God is born on earth, and moreover He is born as a man: perfect God and perfect man–the unique God-man. And He has forever remained as the God-man both on earth and in heaven. Indeed, the God-man is the first perfect man on earth. Perfect man? Yes, because only in the God-man is man without sin, without evil, without death, totally filled with God, and thereby with all divine perfections.

 The God-man has demonstrated and proved this most convincingly: man is only a true man when he is completely united with God, and in everything and every way completely lives in God, thinks in God, feels in God, acts in God, is virtuous in God, is immortal in God, is eternal in God. Only and solely in God is man a man, a true man, a perfect man, a man in whom all the fullness of the Godhead lives.

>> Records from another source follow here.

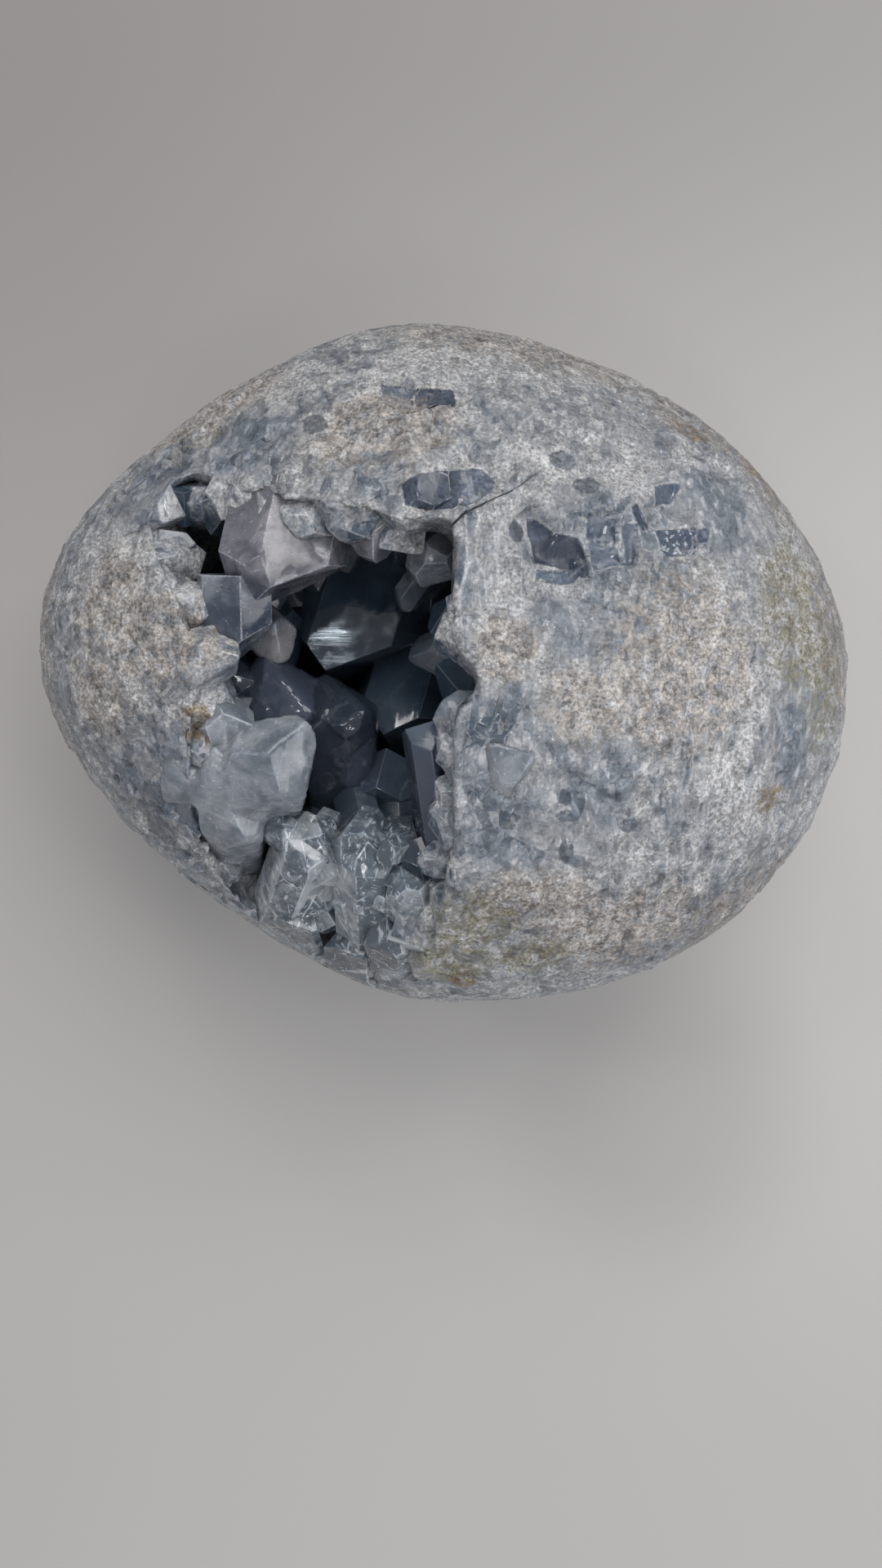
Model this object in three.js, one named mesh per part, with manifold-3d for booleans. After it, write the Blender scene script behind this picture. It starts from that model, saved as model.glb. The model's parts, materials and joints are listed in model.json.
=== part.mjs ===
// A celestite geode: a hand-sized stone of massive celestite, ground round on top and left with its natural
// skin below, broken open on one shoulder into a hollow lined with large blocky celestite crystals.
//
// Millimetres, +Z up. The origin is on the flat foot, under the centre of the stone's bounding box.
// Two pieces: geode_shell is the stone with its hollow, and crystal_crust is all that grew inside it.

import * as THREE from 'three';
import { mergeVertices } from 'three/addons/utils/BufferGeometryUtils.js';
import { ConvexGeometry } from 'three/addons/geometries/ConvexGeometry.js';
import Module from 'manifold-3d';

const wasm = await Module();
wasm.setup();

// ---- driving dimensions -------------------------------------------------------------------------------

// The stone
const GIRTH_HEIGHT = 38; // height of the widest level above the foot
const DOME_RISE = 46; // from the widest level to the top
const KEEL_DROP = 39.6; // from the widest level to where the rounded underside would end
const DOME_FULLNESS = 2.2; // 2 is an ellipse, more is boxier
const KEEL_FULLNESS = 2.5;
const GIRTH_RADIUS = 54.4; // mean radius of the plan outline
const GIRTH_LOBES = [ // waves on the plan outline: how many go round, their height, the heading of a crest
  { count: 1, height: 1.5, heading: -57 },
  { count: 2, height: 5.3, heading: -10.5 },
  { count: 3, height: 0.8, heading: -59 },
  { count: 4, height: 1.3, heading: 0 },
  { count: 5, height: 0.7, heading: 32 },
];
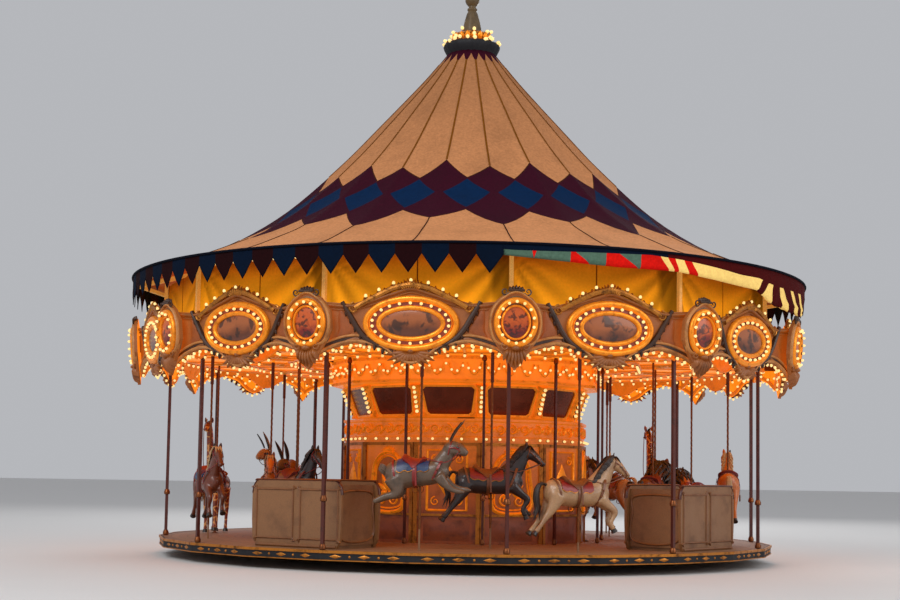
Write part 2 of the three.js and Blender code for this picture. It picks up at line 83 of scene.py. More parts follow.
class ClothSettings(bpy.types.PropertyGroup):
    """Sizes and colours of the roof, valance and curtain"""

    sag: length("Sag", "How far a gore hangs in between its seams", 0.035)
    hem: length("Hem", "Width of the dark band at the roof's edge", 0.07)
    cream: colour("Cream", "Colour of the plain canvas", (0.72, 0.485, 0.315))
    plum: colour("Plum", "Colour between the diamonds", (0.21, 0.02, 0.10))
    navy: colour("Navy", "Colour of the diamonds", (0.0, 0.13, 0.27))
    wine: colour("Wine", "Colour of the pennants between the navy ones", (0.12, 0.015, 0.025))
    curtain: colour("Curtain", "Colour of the lit cloth above the boards", (0.62, 0.35, 0.05))


class CarvingSettings(bpy.types.PropertyGroup):
    """Sizes and colours of the rounding boards and the centre"""

    moulding: length("Moulding", "Width of the mouldings along the arches", 0.05)
    taupe: colour("Taupe", "Colour of the carved boards", (0.53, 0.32, 0.15))
    umber: colour("Umber", "Colour of the ribs and deep carving", (0.26, 0.15, 0.08))
    gold: colour("Gold", "Colour of the gilt frames", (0.96, 0.57, 0.14))
    amber: colour("Amber", "Colour of the lit panels", (1.0, 0.57, 0.09))
    wine: colour("Wine", "Colour of the lamp bands", (0.42, 0.11, 0.03))


class LampSettings(bpy.types.PropertyGroup):
    """The lamp strings"""

    size: number("Size", "Size of the bulbs against their usual one", 1.0)
    glow: number("Glow", "Strength of the bulbs' light", 1.0)
    wash: number("Wash", "Strength of the light on the amber panels", 0.62)


class AnimalSettings(bpy.types.PropertyGroup):
    """The carved animals"""

    fineness: length("Fineness", "Size of the grid that the bodies are blended on", 0.017)
    smoothing: IntProperty(
        name="Smoothing", description="Rounds of smoothing on the bodies", default=7, min=0
    )


class StageSettings(bpy.types.PropertyGroup):
    """Camera and light"""

    lens: FloatProperty(
        name="Lens", description="Focal length on a 36 mm sensor, in mm", default=60.27, min=1
    )
    distance: length("Distance", "Camera to the axis of the ride", 27.81)
    eye: length("Eye height", "Camera above the ground", 1.5)
    key: number("Key light", "Power of the large soft lamp", 4400)
    sky: number("Sky light", "Strength of the even light", 0.5)


# Mesh shapes: each is (points, faces)
def turn(points, degrees):
    p = np.array(points, float)
    c, s = math.cos(math.radians(degrees)), math.sin(math.radians(degrees))
    out = p.copy()
    out[:, 0] = c * p[:, 0] - s * p[:, 1]
    out[:, 1] = s * p[:, 0] + c * p[:, 1]
    return out


def placed(shape, distance, degrees):
    """Moves a shape made at the axis, front towards -Y, out to a distance at an angle from the front."""
    return turn(np.array(shape[0], float) + (0, -distance, 0), degrees), shape[1]


def leaned(shape):
    p = np.array(shape[0], float)
    c, s = math.cos(BOARD_LEAN), math.sin(BOARD_LEAN)
    y, z = p[:, 1].copy(), p[:, 2] - BOARD_CENTRE
    p[:, 1], p[:, 2] = c * y - s * z, s * y + c * z + BOARD_CENTRE
    return p, shape[1]


def gather(shapes):
    points, faces, at = [], [], 0
    for p, f in shapes:
        points.append(np.asarray(p, float))
        faces += [[i + at for i in face] for face in f]
        at += len(p)
    return np.concatenate(points), faces


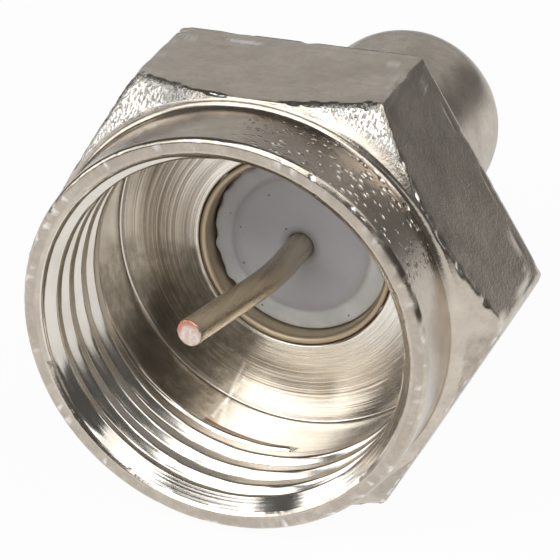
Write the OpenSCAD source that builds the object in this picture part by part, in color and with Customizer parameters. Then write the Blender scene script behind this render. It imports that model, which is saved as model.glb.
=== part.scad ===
// F-type coaxial plug with a closed rear sleeve: a hexagonal coupling with a threaded collar,
// a drawn sleeve pressed into its floor, and a film resistor inside whose front lead is the contact.
// Every piece is drawn along Z from the mouth plane (z = 0) to the rear, then laid on one hex flat.

/* [Thread] */
// Major diameter of the internal coupling thread
thread_major_d = 9.525; // [9.3:0.025:9.6]
// Radial height of the thread, whose crests are cut well back
thread_height = 0.27; // [0.22:0.01:0.43]
// Depth from the mouth at which the full thread ends
thread_end = 3.1; // [2.6:0.05:3.5]
// Depth from the mouth at which the lead-in cone ends
lead_in_len = 0.4; // [0.3:0.02:0.6]
// Radial width of the bevel on the mouth's inner edge
mouth_bevel = 0.08; // [0.04:0.01:0.1]
// Radial depth of the smooth relief beyond the thread's major radius
relief_extra = 0.04; // [0.02:0.01:0.1]

/* [Collar] */
// Wall of the collar outside the thread's major radius
collar_wall = 0.485; // [0.4:0.005:0.53]
// Length of the round collar, from the mouth to its root fillet
collar_len = 2; // [1.5:0.05:2.4]
// Radius of the concave fillet where the collar meets the hexagon
root_fillet = 0.2; // [0.1:0.01:0.24]
// Radius of the rounded outer edge of the mouth
rim_round = 0.14; // [0.08:0.01:0.2]

/* [Hexagon] */
// Distance across the flats of the hexagon
hex_af = 11; // [10.9:0.05:12]
// Length of the hexagon, from its front chamfer to its rear face
hex_len = 3.97; // [3.6:0.01:5]
// Axial length of the cone that cuts the front corners
front_chamfer_len = 0.82; // [0.4:0.02:1.1]
// Radius of the six long corner edges
corner_round = 0.25; // [0.2:0.05:0.8]
// Size of the bevel round the rear face
rear_bevel = 0.14; // [0.05:0.01:0.3]
// Thickness of the floor that carries the sleeve
floor_thick = 0.82; // [0.6:0.02:1.2]
// Size of the broken edge round the seat hole in the floor
seat_edge = 0.06; // [0.03:0.01:0.12]

/* [Sleeve] */
// Outer diameter of the rear sleeve
sleeve_d = 5.2; // [4.8:0.05:5.8]
// Wall of the drawn sleeve
sleeve_wall = 0.2; // [0.15:0.01:0.35]
// Length of sleeve that stands out behind the hexagon
sleeve_out = 9.9; // [9:0.1:12]
// Bevel that opens the sleeve's front edge
lip_bevel = 0.12; // [0.06:0.02:0.14]
// Outer radius of the rounded closed end
end_round = 1.8; // [1:0.1:2]

/* [Insulator] */
// Depth of the insulator's face behind the sleeve's front edge
insulator_recess = 0.4; // [0.2:0.02:0.8]
// Thickness of the insulator
insulator_thick = 1.6; // [1.2:0.1:2.2]
// Width of the lower ledge round the insulator's raised centre
ledge_w = 0.55; // [0.3:0.05:0.8]
// Drop of the ledge below the raised centre
ledge_drop = 0.1; // [0.05:0.01:0.3]

/* [Contact pin] */
// Diameter of the resistor's two leads
lead_d = 0.7; // [0.5:0.02:1]
// Distance that the pin's end stands proud of the mouth
pin_proud = 0.3; // [0.1:0.05:2]
// Angle by which the used pin is bent off the axis
pin_bend = 11; // [2:0.5:14]
// Radius of the pin's centre line round the bend
pin_bend_r = 9; // [5:0.5:11]
// Straight length of pin between the insulator and the bend
pin_root_len = 1; // [0.6:0.05:1.4]
// Direction of the bend, clockwise round the axis from the top flat, seen from the mouth
pin_bend_clock = -80; // [-180:5:180]

// Radial thinning of the wire round the bend
bend_thinning = 0.004; // [0.002:0.001:0.02]

/* [Resistor] */
// Clear length of lead between the insulator and the front end cap
lead_gap = 0.8; // [0.5:0.1:1.2]
// Length of the resistor over its two end caps
resistor_len = 5.6; // [4.8:0.1:6]
// Outer diameter of the end caps
cap_d = 2.3; // [2:0.1:2.8]
// Length of each end cap
cap_len = 1.3; // [1:0.1:1.8]
// Wall of each end cap
cap_wall = 0.15; // [0.1:0.01:0.25]
// Depth of the waist that the lacquer leaves between the end caps
coat_waist = 0.05; // [0.02:0.01:0.12]
// Height of the solder cone round the rear lead
solder_h = 0.9; // [0.5:0.1:1.1]
// Thickness of the solder cone where it ends on the rear lead
solder_tip = 0.12; // [0.08:0.01:0.2]

/* [Fits] */
// Clearance round the sleeve in the floor's seat hole
seat_fit = 0.02; // [0.01:0.01:0.05]
// Clearance round the insulator in the sleeve
insulator_fit = 0.01; // [0.01:0.01:0.05]
// Clearance round the pin in the insulator
pin_fit = 0.01; // [0.01:0.01:0.05]

/* [Hidden] */
$fn = 96;
eps = 0.01;

thread_major_r = thread_major_d / 2;
thread_minor_r = thread_major_r - thread_height;
relief_r = thread_major_r + relief_extra;
collar_r = thread_major_r + collar_wall;
hex_front = collar_len;
hex_rear = hex_front + hex_len;
hex_corner_r = hex_af / 2 / cos(30);
floor_z = hex_rear - floor_thick;

sleeve_r = sleeve_d / 2;
sleeve_inner_r = sleeve_r - sleeve_wall;
sleeve_end = hex_rear + sleeve_out;
sleeve_floor = sleeve_end - sleeve_wall;
seat_r = sleeve_r + seat_fit;

insulator_r = sleeve_inner_r - insulator_fit;
insulator_face = floor_z + insulator_recess;
insulator_back = insulator_face + insulator_thick;

lead_r = lead_d / 2;
bend_start = insulator_face - pin_root_len;
bend_drop = pin_bend_r * sin(pin_bend);
bend_shift = pin_bend_r * (1 - cos(pin_bend));
bend_end = bend_start - bend_drop;
tip_z = -pin_proud + lead_r * sin(pin_bend);
tip_len = (bend_end - tip_z) / cos(pin_bend);

cap_front = insulator_back + lead_gap;
cap_rear = cap_front + resistor_len;
cap_r = cap_d / 2;
core_r = cap_r - cap_wall;
coat_r = cap_r - coat_waist;
coat_front = cap_front + cap_len;
coat_rear = cap_rear - cap_len;

// The part lies on a hex flat: its axis is half the hexagon up, and its length is centred on Y
axis_height = hex_af / 2;
length_centre = (sleeve_end - pin_proud) / 2;

// Lays a piece that was drawn along Z on the hex flat, with the mouth towards -Y
module laid() {
    translate([0, -length_centre, axis_height])
        rotate([-90, 0, 0])
            children();
}

// Hexagon with one flat at the bottom and rounded corners, as an outline
module hexagon(af, round_r) {
    inner_r = (af / 2 - round_r) / cos(30);
    polygon([for (k = [0:5]) [inner_r * cos(60 * k), inner_r * sin(60 * k)]]);
    for (k = [0:5]) {
        rotate(60 * k)
            translate([inner_r, 0])
                circle(r = round_r);
        rotate(60 * k + 30)
            translate([0, -inner_r / 2])
                square([af / 2, inner_r]);
    }
}

// Turned blank of the hexagon, with the cone that cuts its front corners
module hexagon_turning() {
    front_r = collar_r + root_fillet;
    rotate_extrude()
        polygon([
            [0, hex_front],
            [front_r, hex_front],
            [hex_corner_r, hex_front + front_chamfer_len],
            [hex_corner_r, hex_rear],
            [0, hex_rear]
        ]);
}

// Bars laid along the six rear edges, to be cut away as the bevel
module rear_bevel_cuts() {
    bar = rear_bevel * sqrt(2);
    for (k = [0:5])
        rotate(60 * k + 30)
            translate([hex_af / 2, 0, hex_rear])
                rotate([0, 45, 0])
                    cube([bar, hex_af, bar], center = true);
}

// Round collar with a rounded rim and a concave fillet at its root
module collar_turning() {
    rotate_extrude()
        union() {
            translate([0, rim_round])
                square([collar_r, collar_len]);
            square([collar_r - rim_round, collar_len]);
            translate([collar_r - rim_round, rim_round])
                circle(r = rim_round);
            difference() {
                translate([0, hex_front - root_fillet])
                    square([collar_r + root_fillet, 2 * root_fillet]);
                translate([collar_r + root_fillet, hex_front - root_fillet])
                    circle(r = root_fillet);
            }
        }
}

// Everything cut from the inside: bevel, lead-in cone, thread bore, relief and the sleeve's seat
module coupling_bore() {
    runout = relief_r - thread_minor_r;
    rotate_extrude()
        polygon([
            [0, -eps],
            [relief_r + mouth_bevel, -eps],
            [relief_r, 0.75 * mouth_bevel],
            [thread_minor_r, lead_in_len],
            [thread_minor_r, thread_end],
            [relief_r, thread_end + runout],
            [relief_r, floor_z],
            [seat_r + seat_edge, floor_z],
            [seat_r, floor_z + seat_edge],
            [seat_r, hex_rear + eps],
            [0, hex_rear + eps]
        ]);
}

module coupling() {
    color([0.66, 0.63, 0.59])
        laid()
            difference() {
                union() {
                    intersection() {
                        linear_extrude(height = hex_rear)
                            hexagon(hex_af, corner_round);
                        hexagon_turning();
                    }
                    collar_turning();
                }
                rear_bevel_cuts();
                coupling_bore();
            }
}

// Outline of a can with a rounded end, closed at the far end
module can_outline(r, z0, z1, round_r) {
    translate([0, z0])
        square([r, z1 - z0 - round_r]);
    translate([0, z0])
        square([r - round_r, z1 - z0]);
    intersection() {
        translate([r - round_r, z1 - round_r])
            circle(r = round_r);
        translate([0, z0])
            square([r + eps, z1 - z0 + eps]);
    }
}

module sleeve() {
    color([0.62, 0.59, 0.55])
        laid()
            rotate_extrude()
                difference() {
                    can_outline(sleeve_r, floor_z, sleeve_end, end_round);
                    can_outline(sleeve_inner_r, floor_z - eps, sleeve_floor, end_round - sleeve_wall);
                    polygon([
                        [sleeve_inner_r - eps, floor_z - eps],
                        [sleeve_inner_r + lip_bevel, floor_z - eps],
                        [sleeve_inner_r, floor_z + lip_bevel],
                        [sleeve_inner_r - eps, floor_z + lip_bevel]
                    ]);
                }
}

module insulator() {
    hole_r = lead_r + pin_fit;
    color([0.62, 0.64, 0.67])
        laid()
            rotate_extrude()
                polygon([
                    [hole_r, insulator_face],
                    [insulator_r - ledge_w, insulator_face],
                    [insulator_r - ledge_w, insulator_face + ledge_drop],
                    [insulator_r, insulator_face + ledge_drop],
                    [insulator_r, insulator_back],
                    [hole_r, insulator_back]
                ]);
}

// Front lead of the resistor: straight through the insulator, then bent off the axis
module contact_pin() {
    color([0.72, 0.62, 0.52])
        laid()
            rotate([0, 0, pin_bend_clock - 90]) {
                translate([0, 0, bend_start - eps])
                    cylinder(r = lead_r, h = cap_front - bend_start + eps);
                translate([pin_bend_r, 0, bend_start])
                    rotate([-90, 0, 0])
                        rotate([0, 0, 180 - pin_bend])
                            rotate_extrude(angle = pin_bend)
                                translate([pin_bend_r, 0])
                                    circle(r = lead_r - bend_thinning);
                translate([bend_shift, 0, bend_end])
                    rotate([0, 180 - pin_bend, 0])
                        translate([0, 0, -eps])
                            cylinder(r = lead_r, h = tip_len + eps);
            }
}

// Cup pressed over one end of the ceramic core, with its closed face at z = 0
module end_cap() {
    difference() {
        cylinder(r = cap_r, h = cap_len);
        translate([0, 0, cap_wall])
            cylinder(r = core_r, h = cap_len);
    }
}

module resistor_cap_front() {
    color([0.7, 0.7, 0.7])
        laid()
            translate([0, 0, cap_front])
                end_cap();
}

module resistor_cap_rear() {
    color([0.7, 0.7, 0.7])
        laid()
            translate([0, 0, cap_rear])
                mirror([0, 0, 1])
                    end_cap();
}

module resistor_core() {
    color([0.9, 0.88, 0.83])
        laid()
            translate([0, 0, cap_front + cap_wall])
                cylinder(r = core_r, h = resistor_len - 2 * cap_wall);
}

// Lacquer that covers the core between the two caps
module resistor_coat() {
    color([0.78, 0.68, 0.52])
        laid()
            translate([0, 0, coat_front])
                difference() {
                    cylinder(r = coat_r, h = coat_rear - coat_front);
                    translate([0, 0, -eps])
                        cylinder(r = core_r, h = coat_rear - coat_front + 2 * eps);
                }
}

module rear_lead() {
    color([0.72, 0.62, 0.52])
        laid()
            translate([0, 0, cap_rear])
                cylinder(r = lead_r, h = sleeve_floor - cap_rear);
}

// Solder cone that joins the rear lead to the inside of the closed end
module solder_joint() {
    base_r = sleeve_r - end_round;
    color([0.75, 0.75, 0.76])
        laid()
            rotate_extrude()
                polygon([
                    [lead_r, sleeve_floor],
                    [base_r, sleeve_floor],
                    [lead_r + solder_tip, sleeve_floor - solder_h],
                    [lead_r, sleeve_floor - solder_h]
                ]);
}

coupling();
sleeve();
insulator();
contact_pin();
resistor_cap_front();
resistor_core();
resistor_coat();
resistor_cap_rear();
rear_lead();
solder_joint();
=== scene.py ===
import math

import bpy
import numpy as np
from mathutils import Matrix, Vector, noise


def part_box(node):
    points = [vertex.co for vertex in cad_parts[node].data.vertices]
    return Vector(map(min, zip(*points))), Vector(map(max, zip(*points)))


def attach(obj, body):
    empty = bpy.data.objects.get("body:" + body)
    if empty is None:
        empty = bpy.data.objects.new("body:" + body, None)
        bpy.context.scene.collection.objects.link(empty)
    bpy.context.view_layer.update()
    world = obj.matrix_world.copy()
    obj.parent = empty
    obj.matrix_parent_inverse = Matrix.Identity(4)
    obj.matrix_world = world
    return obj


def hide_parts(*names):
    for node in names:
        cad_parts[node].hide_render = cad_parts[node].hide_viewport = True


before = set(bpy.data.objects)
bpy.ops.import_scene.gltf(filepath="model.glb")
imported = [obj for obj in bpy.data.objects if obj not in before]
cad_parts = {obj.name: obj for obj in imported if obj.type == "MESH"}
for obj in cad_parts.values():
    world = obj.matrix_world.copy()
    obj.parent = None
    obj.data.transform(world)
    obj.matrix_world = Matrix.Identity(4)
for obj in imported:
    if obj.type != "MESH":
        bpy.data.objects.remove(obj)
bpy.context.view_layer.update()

MM = 0.001
MICRON = 0.000001
TAU = 2 * math.pi
# Half the angle that one flat of the hexagon takes up
HALF_FLAT = math.radians(30)


# ---------------------------------------------------------------- sizes, in millimetres
def box_mm(node):
    """Low and high corner of a solid's box."""
    low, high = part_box(node)
    return [v / MM for v in low], [v / MM for v in high]


COUPLING_LOW, COUPLING_HIGH = box_mm("coupling")
SLEEVE_LOW, SLEEVE_HIGH = box_mm("sleeve")
DISC_LOW, DISC_HIGH = box_mm("insulator")

MOUTH_Y = COUPLING_LOW[1]
AXIS_Z = (COUPLING_LOW[2] + COUPLING_HIGH[2]) / 2

# Hexagon and collar
APOTHEM = (COUPLING_HIGH[2] - COUPLING_LOW[2]) / 2
SHARP_REACH = APOTHEM / math.cos(HALF_FLAT)
HEX_REAR = COUPLING_HIGH[1] - MOUTH_Y
HEX_FRONT = 2.0
CHAMFER_LEN = 0.82
REAR_BEVEL = 0.14
CORNER_ROUND = (SHARP_REACH - COUPLING_HIGH[0]) / (1 / math.cos(HALF_FLAT) - 1)
ROOT_FILLET = 0.2
RIM_ROUND = 0.14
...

For what purpose did God take upon himself the form of a servant? For what reason was He made in the likeness of our humanity? If we accept the western idea of substitutionary atonement, then God need not be consubstantial with us. In fact, the western idea of original sin, and the necessity that Christ be born without the guilt of original sin, means that the Christ could not have been “touched with the feeling of our infirmities”, nor could He have been “in all points tempted like as we are” (Heb 4:15). If humanity is contaminated by Original Sin, and if the Christ was born without Original Sin, then the humanity of Christ was something other than our humanity, and therefore Christ cannot be consubstantial with us according to His humanity.

Gregory of Nazianzus, in his Epistle 101 against the Apollinarians, describes the problem for us.

For that which He has not assumed He has not healed; but that which is united to His Godhead is also saved. If only half Adam fell, then that which Christ assumes and saves may be half also; but if the whole of his nature fell, it must be united to the whole nature of Him that was begotten, and so be saved as a whole.

Do you see the problem? If Christ was not fully one of us, if He did not assume the entirety of our human nature, then Christ’s work on the cross was for nothing, and we are still in our sins.